Reno County employees escape any health insurance hike – News – The Hutchinson News

Reno County employees will see no increase in health insurance premiums next year and no change in deductible limits, the Reno County Commission learned Tuesday.

“It’s a very positive renewal,” Human Resources Director Renee Harris advised the board. “We propose to keep the rates the same, but the county is positively affected as far as saving money.”

The county went to partial self-insurance two years ago, with Blue Cross Blue Shield of Kansas covering claims above $75,000.

Her office and an insurance consultant looked at the cost of going back to fully insured versus self-funded and found the county saving significantly with self-insurance.

The plan involves 818 people, including 379 employees, plus spouses or other dependents, Harris reported.

They develop their rates using two key factors, Harris said: expected claims, which make up 75 percent of the cost of health and dental, and claims administration.

It’s first year of self-insurance, the county had a $50,000 “stop loss” level, meaning when an individual’s claims hit that cap, insurance coverage took over. There were 12 claims that reached stop loss.

The county, however, upped its stop loss for the current fiscal year, to $75,000, which lowered the rate it was paying Blue Cross for the coverage.

There were only three claims that reached the cap this year, Harris said.

More than 70 percent of employees participate in the county’s high deductible plan, which has a $2,650 deductible for individuals and $5,300 for a family.

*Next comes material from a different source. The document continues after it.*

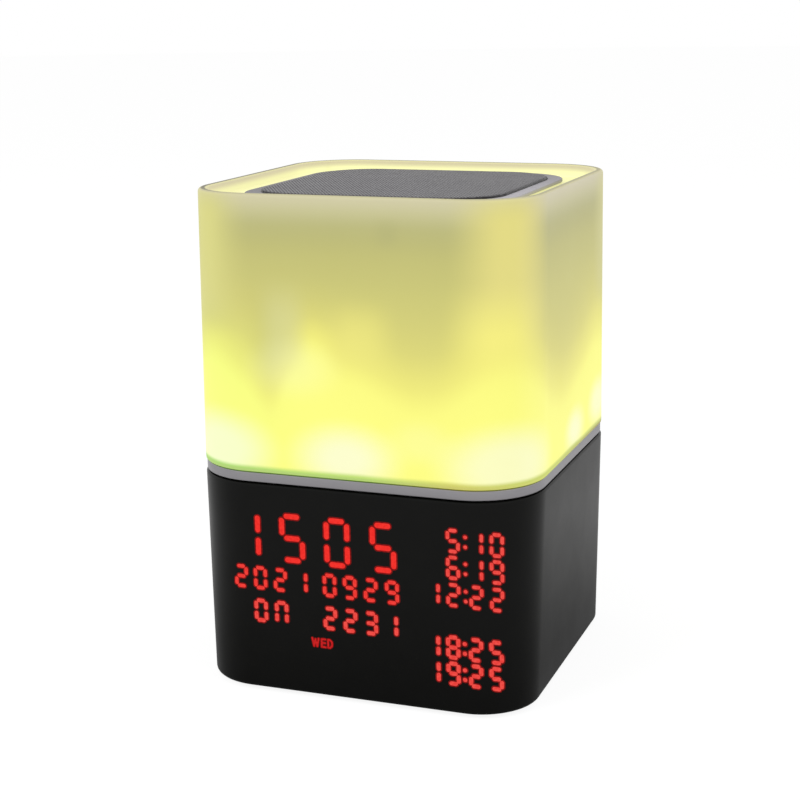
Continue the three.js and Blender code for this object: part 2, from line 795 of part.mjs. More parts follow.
function addCone() {
  addPiece('speaker_cone', turnedRing([
    [coneNeckRadius, coneHeight(coneNeckRadius) - coneSheet],
    [coneOuterRadius, coneTop - coneSheet],
    [coneOuterRadius, coneTop],
    [coneNeckRadius, coneHeight(coneNeckRadius)],
  ]), paperBlack);
  const capLow = coneHeight(dustCapRadius) + fitGap;
  const outer = [];
  const inner = [];
  for (let step = 0; step <= arcSteps; step += 1) {
    const angle = (step / arcSteps) * (Math.PI / 2);
    outer.push([dustCapRadius * Math.cos(angle), capLow + dustCapRise * Math.sin(angle)]);
    inner.unshift([
      (dustCapRadius - coneSheet) * Math.cos(angle),
      capLow + (dustCapRise - coneSheet) * Math.sin(angle),
    ]);
  }
  outer[arcSteps][0] = 0;
  inner[0][0] = 0;
  addPiece('dust_cap', turned([...inner, ...outer]), paperBlack);
  const coilRadius = coneNeckRadius - fitGap;
  const coilTop = coneHeight(coneNeckRadius);
  addPiece('voice_coil', turnedRing([
    [coilRadius - coilThickness, coilTop - coilLength],
    [coilRadius, coilTop - coilLength],
    [coilRadius, coilTop],
    [coilRadius - coilThickness, coilTop],
  ]), copper);
}

// Rubber half roll between the cone and the flange
function coneSurround() {
  const start = coneOuterRadius + fitGap;
  const middle = start + surroundRoll;
  const low = flangeTop + fitGap;
  const outer = [];
  const inner = [];
  for (let step = 0; step <= arcSteps; step += 1) {
    const angle = (step / arcSteps) * Math.PI;
    outer.push([middle - surroundRoll * Math.cos(angle), low + surroundRoll * Math.sin(angle)]);
    inner.unshift([
      middle - (surroundRoll - surroundSheet) * Math.cos(angle),
      low + (surroundRoll - surroundSheet) * Math.sin(angle),
    ]);
  }
  const land = collarInnerRadius - fitGap;
  return turnedRing([
    ...inner,
    [start, low],
    ...outer.slice(1, arcSteps),
    [middle + surroundRoll, low + surroundSheet],
    [land, low + surroundSheet],
    [land, low],
  ].reverse());
}

// Corrugated cloth disc that centres the coil
function coneSpider() {
  const start = coneNeckRadius + fitGap;
  const end = basketFloorRadius - fitGap;
  const low = basketLow + basketWall + fitGap + spiderWave;
  const last = spiderWaveShares.length - 1;
  const lower = spiderWaveShares.map((share, i) => [between(start, end, i / last), low + share * spiderWave]);
  const upper = lower.map(([radius, height]) => [radius, height + spiderSheet]).reverse();
  return turnedRing([...lower, ...upper]);
}

// Lamps on a square ring board round the housing's legs
function addLamps() {
  const outer = bodyInset(lipInnerInset + fitGap);
  const innerWidth = (legSpread + legRadius + ledBoardLegGap) * 2;
  addPiece('led_board', cut(
    squareBlock(outer.width, outer.radius, ledBoardLow, ledBoardTop),
    squareBlock(innerWidth, legRadius, ledBoardLow - cutOverrun, ledBoardTop + cutOverrun),
  ), boardWhite);
  const half = ledSize / 2;
  const lamp = asGeometry(cut(
    box(-half, half, -half, half, 0, ledHeight),
    rodZ(ledCavityRadius, 0, 0, ledHeight - ledCavityDepth, ledHeight + cutOverrun),
  ));
  const side = outer.width / 2 - ledEdgeInset;
  const corner = outer.width / 2 - ledCornerInset;
  const places = {
    front_left: [-corner, -corner], front: [0, -side], front_right: [corner, -corner], right: [side, 0],
    back_right: [corner, corner], back: [0, side], back_left: [-corner, corner], left: [-side, 0],
  };
  for (const [name, [x, y]] of Object.entries(places)) {
    addPiece(`led_${name}`, lamp, ledWhite, x, y, ledBoardTop + fitGap);
  }
}

function addDisplay() {
  const half = displayBoardWidth / 2;
  const board = box(-half, half, displayBoardFront, displayBoardBack, boardLow, boardHigh);
  addPiece('display_board', board, boardGreen);
  digitBlockShares.forEach(([left, right, low, high], i) => {
    const block = box(left * bodyWidth, right * bodyWidth, digitFront, digitFront + digitBlockDepth,
      casingLow + low * baseHeight, casingLow + high * baseHeight);
    addPiece(digitBlockNames[i], block, digitGrey);
  });
}

// The board with its click switches, chips and capacitors
function mainBoard() {
  const half = mainBoardWidth / 2;
  const pieces = [box(-half, half, mainBoardFront, mainBoardBack, boardLow, boardHigh)];
  const boardHeight = boardHigh - boardLow;
  for (const x of buttonXs) {
    const top = mainBoardBack + tactHeight;
    pieces.push(box(x - tactSize / 2, x + tactSize / 2, mainBoardBack - rootOverlap, top,
      buttonRow - tactSize / 2, buttonRow + tactSize / 2));
    pieces.push(rodY(tactPinRadius, x, buttonRow, top - rootOverlap, top + tactPinHeight));
  }
  for (const [left, right, low, high] of chipShares) {
    pieces.push(box(left * mainBoardWidth, right * mainBoardWidth,
      mainBoardFront - chipHeight, mainBoardFront + rootOverlap,
      boardLow + low * boardHeight, boardLow + high * boardHeight));
  }
  for (const [across, up] of capacitorShares) {
    pieces.push(rodY(capacitorRadius, across * mainBoardWidth, boardLow + up * boardHeight,
      mainBoardFront - capacitorHeight, mainBoardFront + rootOverlap));
  }
  return join(...pieces);
}

function wirelessModule() {
  const [left, right, low, high] = moduleShares;
  const boardHeight = boardHigh - boardLow;
  const back = mainBoardFront - fitGap;
  return box(left * mainBoardWidth, right * mainBoardWidth, back - moduleThickness, back,
    boardLow + low * boardHeight, boardLow + high * boardHeight);
}

// A socket's shell with an open mouth to the back and a tongue in it
function shellSocket(x, width, height, tongueWidth, tongueHeight) {
  const mouth = wallOuter(socketRow) - socketRecess;
  const room = socketFront + socketLip * 2;
  return join(
    cut(
      box(x - width / 2, x + width / 2, socketFront, mouth, socketRow - height / 2, socketRow + height / 2),
      box(x - width / 2 + socketLip, x + width / 2 - socketLip, room, mouth + cutOverrun,
        socketRow - height / 2 + socketLip, socketRow + height / 2 - socketLip),
    ),
    box(x - tongueWidth / 2, x + tongueWidth / 2, socketFront, mouth - socketRecess,
      socketRow - tongueHeight / 2, socketRow + tongueHeight / 2),
  );
}

function addSockets() {
  addPiece('usb_socket', shellSocket(usbX, usbWidth, usbHeight, usbTongueWidth, usbTongueHeight), shellSteel);
  addPiece('power_socket',
    shellSocket(powerX, powerWidth, powerHeight, powerTongueWidth, powerTongueHeight), shellSteel);
  const mouth = wallOuter(socketRow) - socketRecess;
  addPiece('card_socket', cut(
    box(cardX - cardWidth / 2, cardX + cardWidth / 2, socketFront, mouth,
      socketRow - cardHeight / 2, socketRow + cardHeight / 2),
    box(cardX - cardSlotWidth / 2, cardX + cardSlotWidth / 2, socketFront + socketLip, mouth + cutOverrun,
      socketRow - cardSlotHeight / 2, socketRow + cardSlotHeight / 2),
  ), shellSteel);
  const half = jackBodyWidth / 2;
  const bodyBack = wallInner(socketRow) - fitGap * 2;
  addPiece('audio_jack', cut(
    join(
      box(jackX - half, jackX + half, socketFront, bodyBack, socketRow - half, socketRow + half),
      rodY(jackRadius, jackX, socketRow, bodyBack - rootOverlap, mouth),
    ),
    rodY(jackBoreRadius, jackX, socketRow, socketFront + socketLip, mouth + cutOverrun),
  ), knobBlack);
}

function addPowerSwitch() {
  const back = wallInner(socketRow) - fitGap * 2;
  const front = back - switchDepth;
  const x = switchMiddleX;
  const pocket = back - knobFoot - fitGap;
  addPiece('switch_body', cut(
    join(
      box(x - switchWidth / 2, x + switchWidth / 2, front, back,
        socketRow - switchHeight / 2, socketRow + switchHeight / 2),
      box(x - knobHeight / 2, x + knobHeight / 2, socketFront, front + rootOverlap,
        socketRow - knobHeight / 2, socketRow + knobHeight / 2),
    ),
    box(switchX - knobWidth / 2 - fitGap, switchX + knobWidth / 2 + knobTravel + fitGap,
      pocket, back + cutOverrun, socketRow - knobHeight / 2 - fitGap, socketRow + knobHeight / 2 + fitGap),
  ), shellSteel);
  addPiece('switch_knob', box(switchX - knobWidth / 2, switchX + knobWidth / 2, back - knobFoot,
    wallOuter(socketRow) + knobProud, socketRow - knobHeight / 2, socketRow + knobHeight / 2), knobBlack);
}

function addButtons() {
  const tactTop = mainBoardBack + tactHeight + tactPinHeight;
  const flangeBack = wallInner(buttonRow) - fitGap;
  const button = asGeometry(join(
    rodY(buttonRadius, 0, 0, flangeBack - rootOverlap, wallOuter(buttonRow) + buttonProud, roundSteps / 2),
    rodY(buttonRadius + buttonFlange, 0, 0, flangeBack - buttonFlangeThickness, flangeBack, roundSteps / 2),
    rodY(buttonStemRadius, 0, 0, tactTop + fitGap + buttonTravel, flangeBack - rootOverlap),
  ));
  buttonNames.forEach((name, i) => addPiece(name, button, knobBlack, buttonXs[i], 0, buttonRow));
}

function batteryCell() {
  const y = cellShare * bodyWidth;
  const z = coverTop + fitGap + cellRadius;
  const half = cellLength / 2;
  return join(
    rodX(cellRadius, y, z, -half, half, roundSteps / 2),
    rodX(cellCapRadius, y, z, half - rootOverlap, half + cellCapHeight),
  );
}

addPiece('base_casing', baseCasing(), blackGloss);
addPiece('bottom_cover', bottomCover(), blackMatt);
addFeetAndScrews();
addPiece('trim_ring', trimRing(), silver);
addPiece('diffuser', diffuser(), glowYellow);
addPiece('grille_bezel', grilleBezel(), bezelGrey);
addPiece('speaker_grille', speakerGrille(), meshGrey);
addDeckScrews();
addPiece('speaker_housing', speakerHousing(), housingWhite);
addPiece('driver_basket', driverBasket(), platedSteel);
addDriverMotor();
addCone();
addPiece('cone_surround', coneSurround(), rubberBlack);
addPiece('cone_spider', coneSpider(), clothTan);
addLamps();
addDisplay();
addPiece('main_board', mainBoard(), boardGreen);
addPiece('wireless_module', wirelessModule(), digitGrey);
addSockets();
addPowerSwitch();
addButtons();
addPiece('battery_cell', batteryCell(), cellBlue);

export default clock;
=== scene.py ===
"""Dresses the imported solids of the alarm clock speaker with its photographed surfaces.

The classes hold their sizes in millimetres; a mesh turns them into metres when it is made.
"""
from __future__ import annotations

import logging
import math
from dataclasses import dataclass, field
from enum import Enum
from functools import cached_property
import bmesh
import bpy
from mathutils import Matrix, Vector
from mathutils.geometry import delaunay_2d_cdt


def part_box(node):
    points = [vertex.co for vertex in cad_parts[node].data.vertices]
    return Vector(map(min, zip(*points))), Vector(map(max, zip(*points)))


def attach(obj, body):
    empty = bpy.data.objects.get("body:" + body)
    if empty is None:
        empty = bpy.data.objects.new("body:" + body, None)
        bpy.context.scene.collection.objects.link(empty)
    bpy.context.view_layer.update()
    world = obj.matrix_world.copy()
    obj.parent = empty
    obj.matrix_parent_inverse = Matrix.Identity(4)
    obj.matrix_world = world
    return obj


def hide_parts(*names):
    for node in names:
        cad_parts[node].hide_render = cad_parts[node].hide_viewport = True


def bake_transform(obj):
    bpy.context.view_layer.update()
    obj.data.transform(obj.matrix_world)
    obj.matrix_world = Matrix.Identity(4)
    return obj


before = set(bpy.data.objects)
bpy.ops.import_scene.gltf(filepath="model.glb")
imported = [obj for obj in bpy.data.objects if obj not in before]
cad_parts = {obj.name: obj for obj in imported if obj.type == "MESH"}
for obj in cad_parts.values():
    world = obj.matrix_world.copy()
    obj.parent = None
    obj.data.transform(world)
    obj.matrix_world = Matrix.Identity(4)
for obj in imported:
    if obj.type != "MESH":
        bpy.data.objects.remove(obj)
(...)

Premiums the employee pays for the plan – depending on participation in three levels of “wellness” that include a biometric screening, non-smoking and earning wellness points – range from no cost for an individual at the “gold level” to $284 a month for an employee and family with no wellness participation.

Rates the county’s Comprehensive Major Medical start at $87 a month and go up to $563.

An analysis of claims showed that county employees utilized only one of about a dozen health services categories at a higher average rate than other Blue Cross users – for rehabilitation and therapy – and that only slightly. For all other claims categories, Harris said, claims by county employees was below average.

Almost half of claims were for those over age 50, with the remainder spread from age 18 to 49.

“County claim payments through this year is $1.82 million,” Harris said. “In addition, employees paid $522,000.”

The county has budgeted $8.1 million in reserves for insurance.